This resort community is famous for its downhill skiing, its proximity to Yellowstone National Park and its spectacular Grand Teton mountain range.
It is not normally considered a hotbed for economists. But, there they were last week - Henry Kaufman, Benjamin Friedman, Rimmer de Vries among them - trading their pinstripes for khakis and talking debt at the annual meeting of the Federal Reserve Bank of Kansas City.Ostensibly they were there to discuss debt, that being the focus of the conference, yet when one looked around one saw these economists doing some very strange things.
There was Kenneth T. Mayland, chief economist of the First Pennsylvania Bank, talking about his love for trout fishing. There was Akira Nambara, U.S. representative for the Bank of Japan, deciding which iron to use from the fairway. And there were Fed Governor Henry Wallich and Rudiger Dornbusch, MIT economics professor, white-water rafting down the Snake River.
In the arena of science, the economist plays a unique role. Unlike most of his scientific brethren, the economist does not have the benefit of test models. He cannot conduct grand scale experiments in hopes of plugging the results into real life situations.
But while the economist has statistics available to him in great numbers, he must rely principally on theory.
The chief economist at one large East Coast bank summed it up this way: ''Economics is like meteorology. There's a lot of forecasting going on, but nobody really knows what the hell is going to happen next."
But when you strip away their debt-to-GNP ratios, their fiscal multipliers and their monetary aggregates, you'll find - surprise - economists are very much like you and me. Occasionally they too get bored with their jobs and wish for a change of venue, and what better tonic that a few days in Jackson Hole.
Besides, let's face it, debt is a pretty dreary topic for long discussion, no matter how pointed the subject may be.
In its infinite wisdom, the Kansas City Fed has grasped this. This was the fifth year they've had their annual meeting in Jackson Hole and those who attend are invited to bring their families. Its easy to see why so many keep coming back.
This hallowed collection of numbers crunchers, tied to their calculators in bleak urban surroundings for much of the year, are suddenly given a chance to see life from a slightly different perspective.
Mornings were filled with sessions like The Increasing Indebtedness and
Financial Stability in the United States, Regulatory Policies and Financial Stability and International Debt and Economic Instability. But the afternoons were devoted to hiking, golf and white-water rafting.
That the papers and presentations were a source of fascination is beyond doubt, yet one could definitely feel the pull of the Grand Tetons - named as such by lonely French fur trappers, who had obviously been without the embellishments of the fair sex for much too long - on everyone.
To ease the strain associated with lengthy debate on the horrors of our debt-ridden society, the K.C. Fed set the economists free each afternoon.

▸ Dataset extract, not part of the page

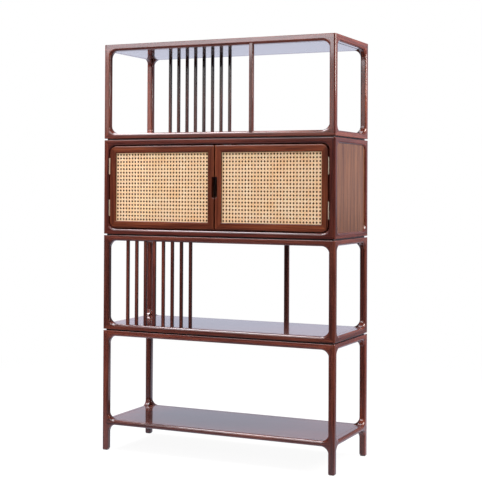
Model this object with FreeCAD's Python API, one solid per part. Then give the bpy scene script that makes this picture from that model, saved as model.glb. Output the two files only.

At roughly 1 o'clock the conferees were unleashed on the population of Jackson - a population composed mainly of elk, moose and buffalo.
The white-water trip was the most popular choice among the conferees, with some 80 people signing up. The sight of three rafts ambling down the Snake, teeming with economists, was something to behold.
Behavior scientists would have had a field day. Here they were, men and women whose decisions shake the foundation of the nation's economy, throwing buckets of water on each other like so many naughty children at sleep-away camp. One fellow - who is an expert on developing nation debt and a product of one of our nation's great universities - took great pleasure in bellowing ''ride 'em cowboy" as he splashed his way over level 4 waterfalls.
They were fearless, these brave economists. To our heroes the dangers on the white-water seemed just another seasonal adjustment. And despite their important, and often lucrative, positions with some of the world's most important institutions, one wonders if these financial titans wouldn't trade their lot in life for that of the river guides, if only for one summer.
For a newspaper man the Kansas City Fed's annual meeting is a dream come true. After all,it's difficult for an economist to escape a reporter's probing questions when the economist is trapped with the reporter in a rubber raft careening down the snake river.
That's not to say that some didn't go to great lengths to avoid harassment
from the representatives of The Fourth Estate. Fed Governor Wayne Angell tried to avoid one journalist's constant inquiries by bolting up the Grand Tetons at breakneck pace in hopes of leaving the breathless reporter - no doubt straining in the 6,800 ft. elevation - in the dust.
Yet, even for the most dogged of reporters, the meeting held obstacles. Badgering Fed officials, checking notes and calling the office place a poor second to roaming the rocky trails of the Tetons.
Perhaps the World Bank and International Monetary Fund would consider holding next month's annual meetings in Yellowstone. The way Third World debt is mounting up, they'd feel right at home atop the Grand Tetons.